Profile:
Name: Sandeep Subramanian
Email: sandsub95@berkeley.edu
Location: Berkeley, CA
Working Hours: 8-1; 4-7 (PDT)
About Me/Motivations:
I am a second year undergraduate student intending to pursue chemistry and computer science at the University of California, Berkeley (UCB).
I have been a fanatic of geography and languages since childhood. I have strongly believed that anyone should be able to advance their knowledge independent of language, and the exchange of information over the Internet is an extension of this principle. I myself can read and write over a dozen scripts and have won several national geography competitions.
By chance, I was exposed to programming during my second semester of college and absolutely loved it. I am now incredibly impassioned to use my newfound love for programming to remove language barriers from the web and make knowledge available to all.
I can now program comfortably in Python, Java, HTML/CSS, MATLAB, C/C++, Javascript, and basic Django. I have only started programming independently for the past couple of months, and I have focused my efforts on designing dynamic websites. In Fall 2014, as a scripts fanatic, I joined the Script Encoding Initiative (SEI) at UC Berkeley and worked with several other internationalization professionals at the 38th Unicode & Internationalization Conference in November 2014. I also work part-time in the Computational Research Division of Lawrence Berkeley National Laboratory (LBNL) as a web developer and high-throughput programmer for materials informatics research. Thus far, I am in the process of designing website for SEI and my LBNL group, both of which have not given me permission to publish my designs yet, but they are supposedly impressive. I will update this proposal as necessary.
Wikipedia is my home that doesn’t require a physical roof. I love contributing to Wikipedia, especially on pages concerning languages, geography, and Indian music. I have recently gotten into pywikibot, and I am working on building bots that sync airport destination pages and their maps.

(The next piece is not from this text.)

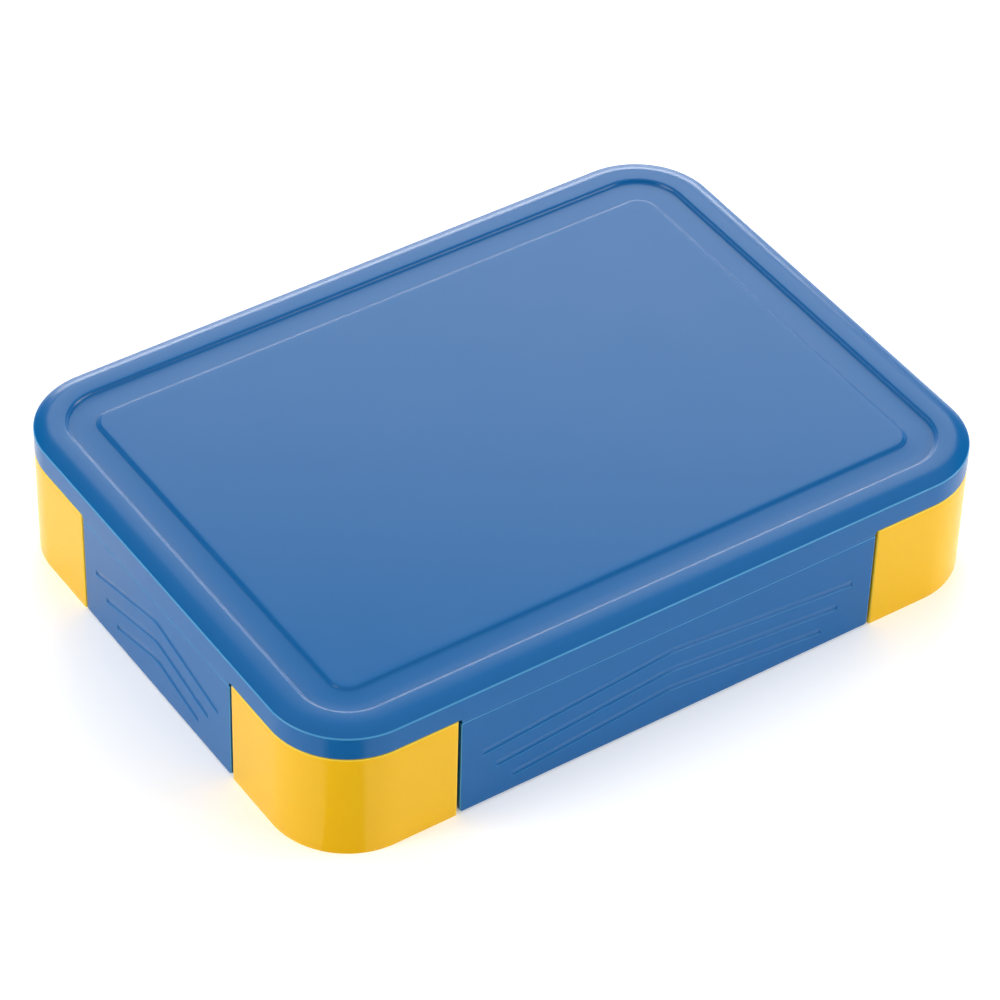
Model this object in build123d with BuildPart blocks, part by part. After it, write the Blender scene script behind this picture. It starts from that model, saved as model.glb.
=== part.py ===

Wikipedia is beyond doubt my constant source of intellectual engagement, and nothing would be more motivating and interesting to me than to develop tools that will allow people around the world to interact with Wikipedia like I do. I’ve been looking for an opportunity to bring my internationalization & localization ideas to life, and I think Wikimedia’s GSoC program presents the perfect opportunity for me to express my interests and meaningfully impact my world.
If we want everyone to use Wikipedia, we need to make it usable for everyone. As a language fanatic, I know from first-hand experience that people who can contribute a lot to our digital knowledge bank are unable to do so because of unsupported scripts and locales, and as someone who wants all human knowledge readily available at his fingertips, this frustrates me. And that’s why I want to make this the most awesomest wiki enhancement ever -- so that I may eventually be able to master all of human knowledge at just one click away. As such, I am interested in getting more involved with and contributing to Wikimedia’s internationalization projects, and I see this as a great leap into that goal. Making this project happen means many more people can contribute to Wikipedia in a way they like, which makes me happy and inspired to do more.
Objectives:
A wide variety of internationalization projects are required to universalize access to digital information. I have identified five different types of localizations, as specified below. I will try to implement one of each, in increasing complexity, so that a framework exists for (hopefully) quicker implementations of other future internationalization tasks that may fall under each category.
1) Font Variation: Farsi/Urdu: Naskh-Nastaliq
Viewers should have the choice of viewing material in the style/font of their choice.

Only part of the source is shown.